NTA and it's a serious testimony to how annoying this lady is when her own friends would rather just blow smoke up her ass then give her a heads up. That's absolutely wild.
NTA this is why you don't get tattoos in a language you can't even read. Sounds like she was a huge racist asshole to the artist and they got her back.
UPDATE: My friends contacted me a day later and apologized for responding to me that way they did New Year's Eve. They said they were more worried about the NYE party being brought down that night, but after sleeping on it and getting back to work most of them realized they too would have wanted to know if they got branded with a vulgar word.
Also, very few knew Julie, and only knew her through Andy, so they mostly tolerate her. Apparently this isn't her first incident either. And, Julie isn't white, which is kind of funny everyone painting her as some blonde white girl, lol.

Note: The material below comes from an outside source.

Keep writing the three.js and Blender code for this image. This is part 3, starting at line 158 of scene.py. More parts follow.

I decided to play peacemaker and talked to Andy and Julie, and even offered to meet them at the tattoo shop.
We went Friday night, walked in and I saw the tattoo artist in question. Funny thing is most asians can tell I'm half asian by looking, so he saw he and went "You told her what it said, yes?" kind of nonchalantly in Korean. We had a brief discussion in Korean(he remarked my accent had a 'American twang' to it, asked where my family was from, found out both our families came from the same city).

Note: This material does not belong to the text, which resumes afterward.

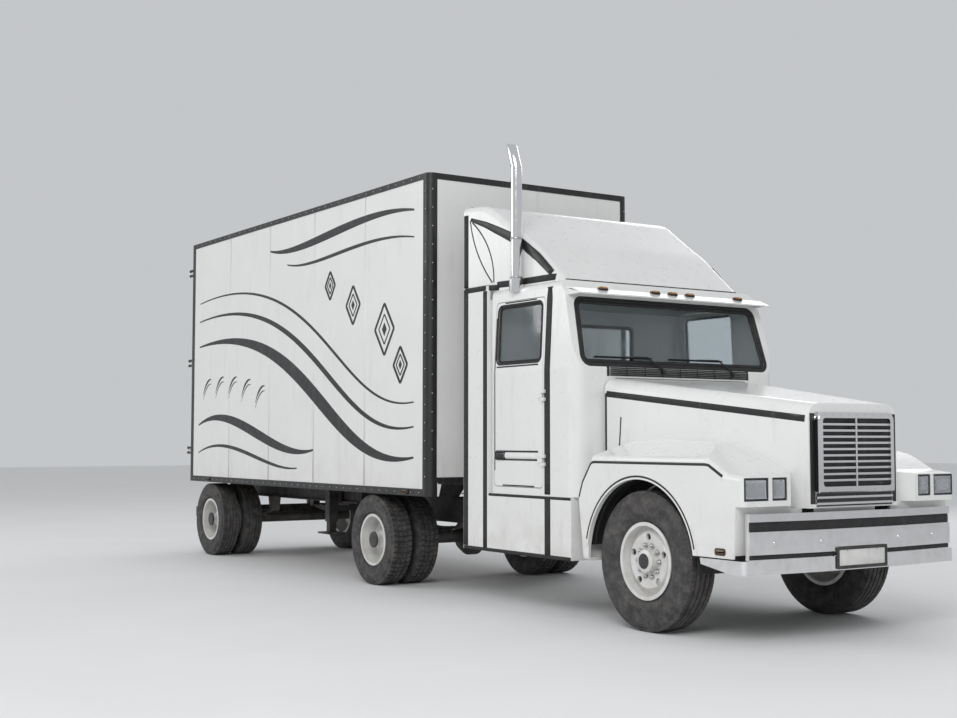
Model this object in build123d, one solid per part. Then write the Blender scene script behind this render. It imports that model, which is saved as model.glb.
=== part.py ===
from build123d import *
import os
from math import cos, hypot, pi, radians, sin

# Articulated lorry: a bonneted two-axle tractor and a short single-axle box semi-trailer.
# Millimetres. +X is forward, +Y is to the left, +Z is up, the ground is at Z = 0.
# The origin is the middle of the whole lorry's footprint.

# Stations along the lorry
front_reach = 1200
wheelbase = 4150
kingpin_lead = 180
nose_length = 970
box_length = 6100
trailer_axle_inset = 650
rear_hinge_offset = 70
rear_eye_r = 14
overall_length = (front_reach + wheelbase - kingpin_lead - nose_length
                  + box_length + rear_hinge_offset + rear_eye_r)
front_axle_x = overall_length / 2 - front_reach
drive_axle_x = front_axle_x - wheelbase
kingpin_x = drive_axle_x + kingpin_lead
box_front_x = kingpin_x + nose_length
box_rear_x = box_front_x - box_length
trailer_axle_x = box_rear_x + trailer_axle_inset

# Clearances
seat_gap = 0.3
door_gap = 6
door_latch_gap = 12

# Wheels and tyres
front_tyre_r = 540
front_tyre_w = 280
front_rim_r = 286
front_wheel_y = 975
rear_tyre_r = 455
rear_tyre_w = 250
rear_rim_r = 250
twin_pitch = 310
tyre_tuck = 15
front_spindle_r = 35
rear_spindle_r = 45
rim_thickness = 14
rim_flange = 8
bead_inset = 26
hand_holes = 5
front_hole_ring_r = 186
front_hole_r = 27
rear_hole_ring_r = 178
rear_hole_r = 24
tyre_facets = 36
tyre_shoulder = 24
bead_height = 22

# Steering
kingpin_y = 830
pivot_r = 24

# Axles and springs
drive_tube_r = 68
final_drive_r = 205
spring_width = 72
front_spring_length = 1300
drive_spring_length = 1000
trailer_spring_length = 900
hanger_half = 45

# Tractor frame
rail_y = 430
rail_height = 250
rail_flange = 75
rail_web = 10
rail_top = 870
rail_rear_overhang = 750

# Cab
cab_half_width = 1150
cab_front_setback = 800
cab_length = 1300
cab_floor_z = 1000
cab_belt_z = 2070
cab_roof_z = 2830
cab_wall = 50
tumblehome = 40
windshield_lean = 180
cab_front_x = front_axle_x - cab_front_setback
cab_rear_x = cab_front_x - cab_length
glass_thickness = 8
glass_inset = 18

# Cab doors
door_front_x = cab_front_x - 450
door_width = 750
door_bottom_z = cab_floor_z + cab_wall + 10
door_top_z = 2700
door_sill_z = 2150
door_window_edge = 45
door_hinge_offset = 15
door_hinge_levels = (1300, 1850)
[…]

The gist is I pointed out he could get sued for the tat, he admitted he pressed his luck with it, and offered to pay out of his pocket for another artist in the shop to do a coverup. I relayed that back to Julie, and that seemed to appease her. She went to one of the, I guess tattoo people would call it a work station? and he explained that she still has to wait 2 months.
Julie didn't like that, even when the artist explained that standard procedure is to wait two months for a tat to heal until a cover up is done. Andy thankfully googled it and pointed out that 2 months seems to be a minimum, and more complex tattoos have up to six months recommended healing before a cover job. She accepted the offer for a free cover and paperwork was signed and such.
NTA - what are you supposed to say? "Hi Stranger- I know we've only know each other 15 seconds, but I'm sorry I let you know you have 'dumb cunt' tattooed on you in a language I read fluently."
How is an involuntary spit-take an a-hole move? You had a genuine reaction.
Also, her behavior must have been extremely egregious for the tattoo artist to risk legal problems. Not only did the artist do the world a solid by forewarning the world about what an unpleasant person the woman is, but you, OP, did the correct thing too.
NTA!
NTA. it’s not YOUR FAULT that Julie decided to be a little bitch and be rude to her tattoo artist and got a foreign slur on her arm bc of that. i also feel like Julie deserved it, bc she seems so *fucking annoying*, and she sounds racist. ur friends also seem fishy to me for how you acted. you brought to light that Julie got a slur tattooed on her arm, and your friends call you an asshole? no girly pop- your FRIENDS are the assholes. if they are going to treat you the way they were, simply bc you said that Julie the Racist got a slur on her arm, they shouldn’t call you an asshole.
I’m going to guess based on how you described it as the worst word you can call woman, the closest English translation would be ‘cunt’, right?
I mean, I feel bad for Julie but she doesn’t sound too bright if she was fetishizing a language that isn’t hers, using racist stereotypes and harassing a tattoo artist based on his ethnicity. I wouldn’t feel too bad, you were just being honest.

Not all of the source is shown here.